# dual purpose component cabinet, take 2



## gps4 (Jan 10, 2011)

so, we bought our house in '07. we found this old sideboard buffett while cleaning out the shop's attic. obviously it has seen its better days. i've been looking for a good use for it and when my wife gave me the go ahead on turning the kids' old play room into a theater room, i decided to use it as the component cabinet which will pull double duty as a dry bar. the spirits will go in one cabinet, the glassware in the other cabintet and the components will be housed on the shelves in the middle. 



















i removed as much of the dry rotted veneer as i could ands stripped the old finish. sadly, i had to accept that it was too far gone to restain the piece and expect a uniform color. so i decided to paint it using the colors that are in the movie room. 

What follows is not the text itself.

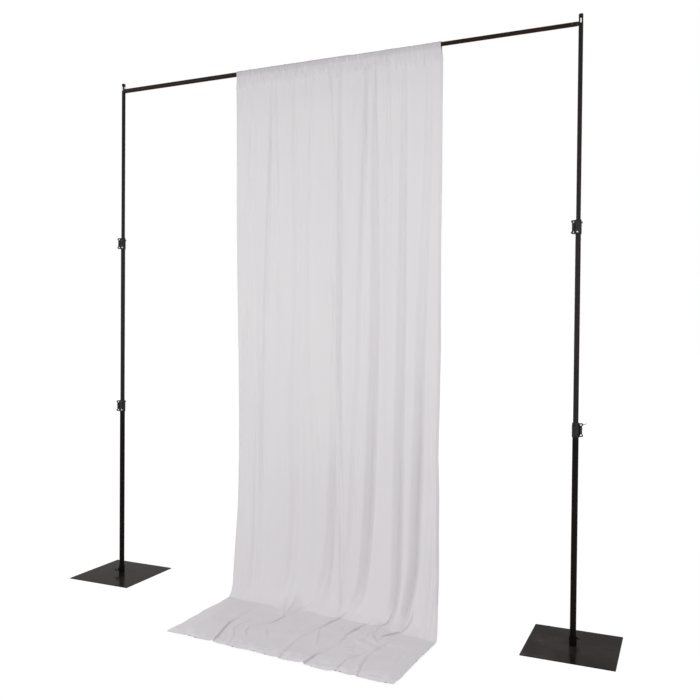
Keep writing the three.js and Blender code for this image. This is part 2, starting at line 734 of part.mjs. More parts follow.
const clothLines = Array.from({ length: clothColumns + 1 }, (_, i) => clothLine(i / clothColumns));

// The points of a line's front face, then those of its back face from the end to the start.
function bothFaces(line) {
  const face = (side) => line.map((point) => [
    point.x,
    point.y + side * point.frontY * clothThick / 2,
    Math.max(0, point.z + side * point.frontZ * clothThick / 2),
  ]);
  return [...face(1), ...face(-1).reverse()];
}

// The outer loop runs over the bar, down the front face and up the back face, and the inner
// loop is the pocket that the bar goes through.
function hangingCloth() {
  const arcStep = halfTurn / pocketArcSteps;
  const inner = (mouthRingRadius + pocketClear) / Math.cos(arcStep / 2);
  const arc = (x, radius) => Array.from({ length: pocketArcSteps + 1 }, (_, i) => {
    const angle = arcStep * i;
    return [x, radius * Math.cos(angle), barHeight + radius * Math.sin(angle)];
  });
  return skin(
    clothLines.map(({ hanging }) => [
      ...arc(hanging[0].x, inner + clothThick), ...bothFaces(hanging),
    ]),
    clothLines.map(({ hanging }) => [
      ...arc(hanging[0].x, inner), [hanging[0].x, 0, barHeight - pocketDepth + clothThick],
    ]),
    clothLines[0].hanging.length,
  );
}

function clothTrain() {
  const loops = clothLines.map(({ train }) => bothFaces(train));
  return skin(loops, clothLines.map(() => []), clothLines[0].train.length);
}

function addCloth(parent) {
  piece('drape', hangingCloth(), whiteCloth, parent);
  piece('drape_train', clothTrain(), whiteCloth, parent);
}

const backdrop = new THREE.Group();
backdrop.position.y = poleLine;
// The uprights are alike, and the right one stands the other way round.
addUpright('left', -poleSpacing / 2, leftBaseTurn,
  { height: lowerClampHeight, turn: leftLowerClampTurn, tab: false },
  { height: upperClampHeight, turn: leftUpperClampTurn, tab: false }, backdrop);
addUpright('right', poleSpacing / 2, rightBaseTurn,
  { height: lowerClampHeight, turn: rightLowerClampTurn, tab: true },
  { height: upperClampHeight - rightMidTubeDrop, turn: rightUpperClampTurn, tab: false }, backdrop);
addCrossbar(backdrop);
addCloth(backdrop);

export default backdrop;
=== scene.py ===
import math
import bpy
import numpy as np
from mathutils import Matrix, Vector


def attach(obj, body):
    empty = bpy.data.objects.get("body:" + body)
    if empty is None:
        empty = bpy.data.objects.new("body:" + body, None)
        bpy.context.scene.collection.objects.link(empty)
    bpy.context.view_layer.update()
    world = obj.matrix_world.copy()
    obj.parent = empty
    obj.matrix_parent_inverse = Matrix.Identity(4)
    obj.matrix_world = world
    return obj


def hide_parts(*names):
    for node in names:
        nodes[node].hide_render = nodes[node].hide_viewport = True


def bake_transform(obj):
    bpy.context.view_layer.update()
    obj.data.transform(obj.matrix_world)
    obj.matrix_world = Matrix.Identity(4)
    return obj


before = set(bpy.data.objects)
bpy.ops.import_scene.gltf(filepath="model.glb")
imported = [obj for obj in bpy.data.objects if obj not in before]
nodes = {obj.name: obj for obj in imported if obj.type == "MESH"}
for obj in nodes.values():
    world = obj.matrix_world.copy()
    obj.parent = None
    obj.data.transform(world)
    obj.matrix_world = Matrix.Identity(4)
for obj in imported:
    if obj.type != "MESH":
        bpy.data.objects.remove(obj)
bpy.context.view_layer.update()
print("frame loaded:", len(nodes), "solids")

# camera, placed where the photograph was taken from
cameraView = {
    "place": (1.8629, -3.5976, 1.4893),
    "turn": -0.4112,    # radians, away from +Y
    "down": 0.0159,
    "roll": 0.0086,
    "lens": 39.877,
    "sensor": 36.0,
    "farthest": 200,
}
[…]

now, all i have to do is tile the top with leftover granite tile we used on our kitchen cabinets.


----------



## mechman (Feb 8, 2007)

Nice project! Too bad you had to paint it.


----------



## Owen Bartley (Oct 18, 2006)

Yeah, that would have been great if the wood finish was still usable. Although you did do a nice job on the paint detail, that must have taken forever!


----------



## robbo266317 (Sep 22, 2008)

An alternative to painting is to use shellac with a stain added to it. (as opposed to staining the wood)
It gives a finish which looks similar to the original but the stain hides the imperfections.

Cheers,
Bill.


----------